_DATASET EXTRACT_
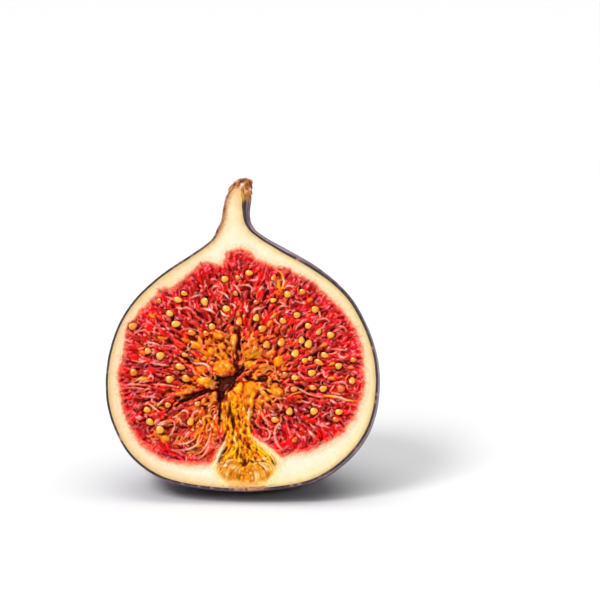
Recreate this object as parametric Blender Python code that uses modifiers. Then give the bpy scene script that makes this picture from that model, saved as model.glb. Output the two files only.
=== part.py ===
# Half of a fresh fig, cut lengthwise a little in front of its axis, standing on its blunt
# flower end and leaning back on it. The fruit is one grown piece, so it is one solid:
# skin, pale rind, pulp, neck and the stub of the stalk.
#
# Method: a turned body (profile + Screw), pushed out of round by a smooth deformation that
# gives the off-centre neck, the shallow lengthwise ribs and the stalk stub, then cut by a
# knife plane, hollowed at the centre of the pulp and flattened where the soft fruit rests.
#
# Metres, +Z up. The cut face looks towards -Y and +X is on the right of somebody looking at
# it. The origin is the centre of the flat spot that the fruit rests on.

import math

import bmesh
import bpy
from mathutils import Matrix, Vector

MM = 0.001

# ---- driving dimensions, in millimetres, in the fruit's own frame: u across, v back from
# ---- the knife plane, w up the fruit from its flower end
LEAN_DEG = 18.0          # how far the stalk leans back from vertical at rest
SETTLE = 1.00            # how much the soft flower end flattens where it rests
STEPS = 88               # facets round the turned body
RINGS = 50               # rings along the profile

# Outer radius of the body at heights up the fruit (half widths of the widest section)
BODY = [
    (0.00, 0.00), (0.17, 4.00), (0.38, 6.40), (0.85, 10.00), (1.40, 12.75), (2.15, 15.25),
    (3.30, 17.60), (5.00, 20.10), (7.50, 22.75), (10.5, 24.85), (14.5, 26.60), (18.5, 27.45),
    (22.0, 27.65), (25.5, 27.40), (29.0, 26.70), (32.5, 25.55), (36.0, 23.75), (39.0, 21.60),
    (42.0, 18.60), (45.0, 14.75), (47.2, 11.40), (49.2, 8.20), (51.2, 5.30), (52.9, 3.68),
    (54.6, 2.82), (57.0, 2.54), (59.0, 2.48), (61.0, 2.15), (62.2, 1.70), (62.9, 1.20),
    (63.4, 0.00),
]
# Where the section's centre lies, and how much it is drawn out towards the back right:
# (height, across, back, draw)
CENTRE = [
    (0.0, -0.80, 3.9, 0.0), (6.0, -0.75, 4.0, 0.0), (13.0, -0.40, 4.2, 0.0),
    (24.0, -0.45, 4.2, 0.0), (34.0, -0.50, 4.2, 0.0), (42.0, -0.15, 4.1, 0.0),
    (46.0, -0.10, 3.4, 0.06), (49.2, -0.65, 2.4, 0.20), (51.3, -1.50, 1.55, 0.32),
    (53.0, -2.25, 0.85, 0.42), (55.4, -2.35, 0.75, 0.48), (58.4, -2.05, 1.05, 0.50),
    (61.0, -1.50, 1.55, 0.38), (63.4, -0.75, 2.0, 0.0),
]
# Lengthwise ribs: (count, phase in radians, depth share at the neck, depth share at the waist)
RIBS = [(9, 0.7, 0.030, 0.0035), (14, 2.1, 0.014, 0.0020)]

# The hollow at the centre of the pulp: centre across, centre up, half width, depth, half height
HOLLOW = (-2.2, 22.6, 1.9, 3.4, 4.6)
HOLLOW_TURN_DEG = -24.0


def along(keys, x, column):
    """Smooth interpolation (monotone tangents) of one column of a table of rows."""
    n = len(keys)
    if x <= keys[0][0]:
        return keys[0][column]
    if x >= keys[-1][0]:
        return keys[-1][column]
    i = max(k for k in range(n - 1) if keys[k][0] <= x)
    slope = [
        (keys[k + 1][column] - keys[k][column]) / (keys[k + 1][0] - keys[k][0])
        for k in range(n - 1)
    ]

    def tangent(k):
        if k == 0:
            return slope[0]
        if k == n - 1:
            return slope[-1]
        a, b = slope[k - 1], slope[k]
        return 0.0 if a * b <= 0 else 2 * a * b / (a + b)

    h = keys[i + 1][0] - keys[i][0]
    t = (x - keys[i][0]) / h
    return (
        (2 * t**3 - 3 * t**2 + 1) * keys[i][column]
        + (t**3 - 2 * t**2 + t) * h * tangent(i)
        + (-2 * t**3 + 3 * t**2) * keys[i + 1][column]
        + (t**3 - t**2) * h * tangent(i + 1)
    )


def profile_points():
    """The turned outline, stalk end first, spaced evenly along its own length."""
    fine = []
    top = BODY[-1][0]
    for k in range(4001):
        # heights bunched towards both poles, where the outline runs flat
        w = top * 0.5 * (1 - math.cos(math.pi * k / 4000))
        fine.append((along(BODY, w, 1), w))
    # the flower end is blunt: close to the pole the outline is a shallow bowl
    blunt = BODY[2]
    bowl = blunt[0] / blunt[1] ** 2
    fine = [(r, max(w, 0.0)) for r, w in fine if w >= blunt[0]]
    steps = 60
    bottom = [(blunt[1] * k / steps, bowl * (blunt[1] * k / steps) ** 2) for k in range(steps)]
    line = bottom + fine
    length = [0.0]
    for a, b in zip(line, line[1:]):
        length.append(length[-1] + math.hypot(b[0] - a[0], b[1] - a[1]))
    points, j = [], 0
    for k in range(RINGS + 1):
        # tighter rings on the narrow neck and stalk, wider ones on the broad body
        s = k / RINGS
        want = length[-1] * (s + 0.10 * math.sin(math.pi * s) ** 2 * math.sin(math.pi * s))
        want = min(want, length[-1])
        while j < len(length) - 2 and length[j + 1] < want:
            j += 1
        t = (want - length[j]) / max(1e-9, length[j + 1] - length[j])
        a, b = line[j], line[j + 1]
        points.append((a[0] + t * (b[0] - a[0]), a[1] + t * (b[1] - a[1])))
    points[0] = (0.0, 0.0)
    points[-1] = (0.0, top)
    return points[::-1]


def shape(p):
    """Moves a point of the round turned body to its place on the real, uneven fruit."""
    x, y, w = p.x / MM, p.y / MM, p.z / MM
    r = math.hypot(x, y)
    angle = math.atan2(y, x)
    share = min(1.0, max(0.0, (w - 30.0) / 24.0))
    rise = share * share * (3 - 2 * share)
    fade = min(1.0, w / 10.0) * min(1.0, max(0.0, (61.8 - w) / 2.0))
    swell = 1.0
    for count, phase, neck, waist in RIBS:
        swell += fade * (waist + (neck - waist) * rise) * math.cos(count * angle + phase)
    r *= swell
    draw = along(CENTRE, w, 3)
    u = along(CENTRE, w, 1) + r * math.cos(angle)
    v = along(CENTRE, w, 2) + r * (
        draw * math.cos(angle) + math.sqrt(1 - draw * draw) * math.sin(angle)
    )
    return Vector((u * MM, v * MM, w * MM))


def material(name, colour, roughness):
    made = bpy.data.materials.new(name)
    made.use_nodes = True
    shader = made.node_tree.nodes["Principled BSDF"]
    shader.inputs["Base Color"].default_value = (*colour, 1.0)
    shader.inputs["Roughness"].default_value = roughness
    shader.inputs["Metallic"].default_value = 0.0
    return made


def collection(name):
    made = bpy.data.collections.new(name)
    bpy.context.scene.collection.children.link(made)
    return made


def cutter(name, mesh, helpers):
    made = bpy.data.objects.new(name, mesh)
    made.hide_render = True
    made.display_type = "WIRE"
    helpers.objects.link(made)
    return made


def block(name, low, high, helpers):
    """A box cutter between two corners, in millimetres."""
    mesh = bpy.data.meshes.new(name)
    bm = bmesh.new()
    bmesh.ops.create_cube(bm, size=1.0)
    size = [(b - a) * MM for a, b in zip(low, high)]
    middle = [(a + b) / 2 * MM for a, b in zip(low, high)]
    bmesh.ops.scale(bm, vec=size, verts=bm.verts)
    bmesh.ops.translate(bm, vec=middle, verts=bm.verts)
    bm.to_mesh(mesh)
    bm.free()
    return cutter(name, mesh, helpers)


def cut(target, tool):
    modifier = target.modifiers.new("cut_" + tool.name, "BOOLEAN")
    modifier.operation = "DIFFERENCE"
    modifier.object = tool
    modifier.solver = "EXACT"


def applied(obj, name):
    """A plain mesh of the object with its modifiers carried out."""
    bpy.context.view_layer.update()
    graph = bpy.context.evaluated_depsgraph_get()
    mesh = bpy.data.meshes.new_from_object(obj.evaluated_get(graph))
    mesh.name = name
    return mesh


def main():
    for old in list(bpy.data.objects):
        bpy.data.objects.remove(old, do_unlink=True)
    fig = collection("fresh_fig_half")
    helpers = collection("cutters")

    # the turned body
    line = bpy.data.meshes.new("outline")
    points = profile_points()
    line.from_pydata(
        [(r * MM, 0.0, w * MM) for r, w in points],
        [(k, k + 1) for k in range(len(points) - 1)],
        [],
    )
    turned = bpy.data.objects.new("turned_body", line)
    helpers.objects.link(turned)
    turned.hide_render = True
    screw = turned.modifiers.new("turn", "SCREW")
    screw.axis = "Z"
    screw.angle = 2 * math.pi
    screw.steps = screw.render_steps = STEPS
    screw.use_merge_vertices = True
    screw.merge_threshold = 0.00002
    screw.use_smooth_shade = True

    # the uneven fruit
    mesh = applied(turned, "fig_half")
    bm = bmesh.new()
    bm.from_mesh(mesh)
    bmesh.ops.remove_doubles(bm, verts=bm.verts, dist=0.00002)
    for v in bm.verts:
        v.co = shape(v.co)
    bmesh.ops.recalc_face_normals(bm, faces=bm.faces)
    bm.to_mesh(mesh)
    bm.free()
    bpy.data.objects.remove(turned, do_unlink=True)

    whole = bpy.data.objects.new("whole", mesh)
    helpers.objects.link(whole)
    whole.hide_render = True

    # the knife plane and the hollow at the centre of the pulp
    knife = block("knife", (-40, -40, -5), (40, 0, 75), helpers)
    cut(whole, knife)
    across, up, half_width, depth, half_height = HOLLOW
    bud = bpy.data.meshes.new("pulp_hollow")
    bm = bmesh.new()
    bmesh.ops.create_uvsphere(bm, u_segments=20, v_segments=12, radius=1.0)
    bmesh.ops.scale(bm, vec=(half_width * MM, depth * MM, half_height * MM), verts=bm.verts)
    bmesh.ops.rotate(
        bm,
        cent=(0, 0, 0),
        matrix=Matrix.Rotation(math.radians(HOLLOW_TURN_DEG), 3, "Y"),
        verts=bm.verts,
    )
    bmesh.ops.translate(bm, vec=(across * MM, -0.05 * MM, up * MM), verts=bm.verts)
    bm.to_mesh(bud)
    bm.free()
    cut(whole, cutter("pulp_hollow", bud, helpers))
    half = applied(whole, "fig_half")
    bpy.data.objects.remove(whole, do_unlink=True)

    # lean it back on its flower end, then flatten the spot it rests on
    turn = Matrix.Rotation(math.radians(-LEAN_DEG), 4, "X")
    half.transform(turn)
    lowest = min((v.co for v in half.vertices), key=lambda c: c.z)
    # the contact spot's centre: below the centre of curvature of the blunt end
    half.transform(
        Matrix.Translation((0.0, -lowest.y, -lowest.z - SETTLE * MM))
    )
    rest = bpy.data.objects.new("rest", half)
    helpers.objects.link(rest)
    rest.hide_render = True
    floor = block("table", (-60, -60, -20), (60, 60, 0), helpers)
    cut(rest, floor)
    final = applied(rest, "fig_half")
    bpy.data.objects.remove(rest, do_unlink=True)

    # put the origin at the centre of that flat spot
    flat = [v.co for v in final.vertices if abs(v.co.z) < 2e-6]
    middle = sum((Vector((c.x, c.y, 0.0)) for c in flat), Vector()) / len(flat)
    middle.x = (min(c.x for c in flat) + max(c.x for c in flat)) / 2
    middle.y = (min(c.y for c in flat) + max(c.y for c in flat)) / 2
    final.transform(Matrix.Translation(-middle))

    made = bpy.data.objects.new("fig_half", final)
    fig.objects.link(made)
    final.materials.clear()
    final.materials.append(material("fig_skin", (0.035, 0.018, 0.045), 0.42))
    final.materials.append(material("fig_flesh", (0.62, 0.10, 0.05), 0.35))
    knife_normal = turn.to_3x3() @ Vector((0, -1, 0))
    for face in final.polygons:
        face.material_index = 1 if face.normal.dot(knife_normal) > 0.999 else 0
        face.use_smooth = face.material_index == 0
    final.set_sharp_from_angle(angle=math.radians(40))


main()
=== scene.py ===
"""Looks of the fresh fig half: purple skin, cream rind, wet red pulp with its seeds."""

import math

import bmesh
import bpy
import numpy as np
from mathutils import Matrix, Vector
from mathutils.geometry import delaunay_2d_cdt


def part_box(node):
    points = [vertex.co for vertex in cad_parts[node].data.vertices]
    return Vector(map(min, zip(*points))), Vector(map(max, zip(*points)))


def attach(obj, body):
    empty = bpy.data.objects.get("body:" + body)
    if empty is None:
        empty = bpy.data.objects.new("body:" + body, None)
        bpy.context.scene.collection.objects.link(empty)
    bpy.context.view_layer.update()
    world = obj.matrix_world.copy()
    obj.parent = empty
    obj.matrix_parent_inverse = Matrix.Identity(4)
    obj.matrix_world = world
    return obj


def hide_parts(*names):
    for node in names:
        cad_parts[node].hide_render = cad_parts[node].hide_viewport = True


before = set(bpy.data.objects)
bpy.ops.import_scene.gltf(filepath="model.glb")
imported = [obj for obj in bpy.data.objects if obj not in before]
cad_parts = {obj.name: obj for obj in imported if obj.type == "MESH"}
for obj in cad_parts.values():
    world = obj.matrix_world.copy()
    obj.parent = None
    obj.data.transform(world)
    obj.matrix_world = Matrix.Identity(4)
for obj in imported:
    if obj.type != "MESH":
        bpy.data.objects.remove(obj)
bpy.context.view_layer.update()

MM = 0.001
LEAN = math.radians(18.0)        # the half leans back by this much
SKIN = 0.42                      # thickness of the skin, mm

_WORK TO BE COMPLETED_
Reproduce, exactly and with nothing added, the lines from the one that includes "obj.matrix_world = Matrix.Identity(4)" through the last line of the material.

_CORRECT ANSWER_
    obj.matrix_world = Matrix.Identity(4)
for obj in imported:
    if obj.type != "MESH":
        bpy.data.objects.remove(obj)
bpy.context.view_layer.update()

MM = 0.001
LEAN = math.radians(18.0)        # the half leans back by this much
SKIN = 0.42                      # thickness of the skin, mm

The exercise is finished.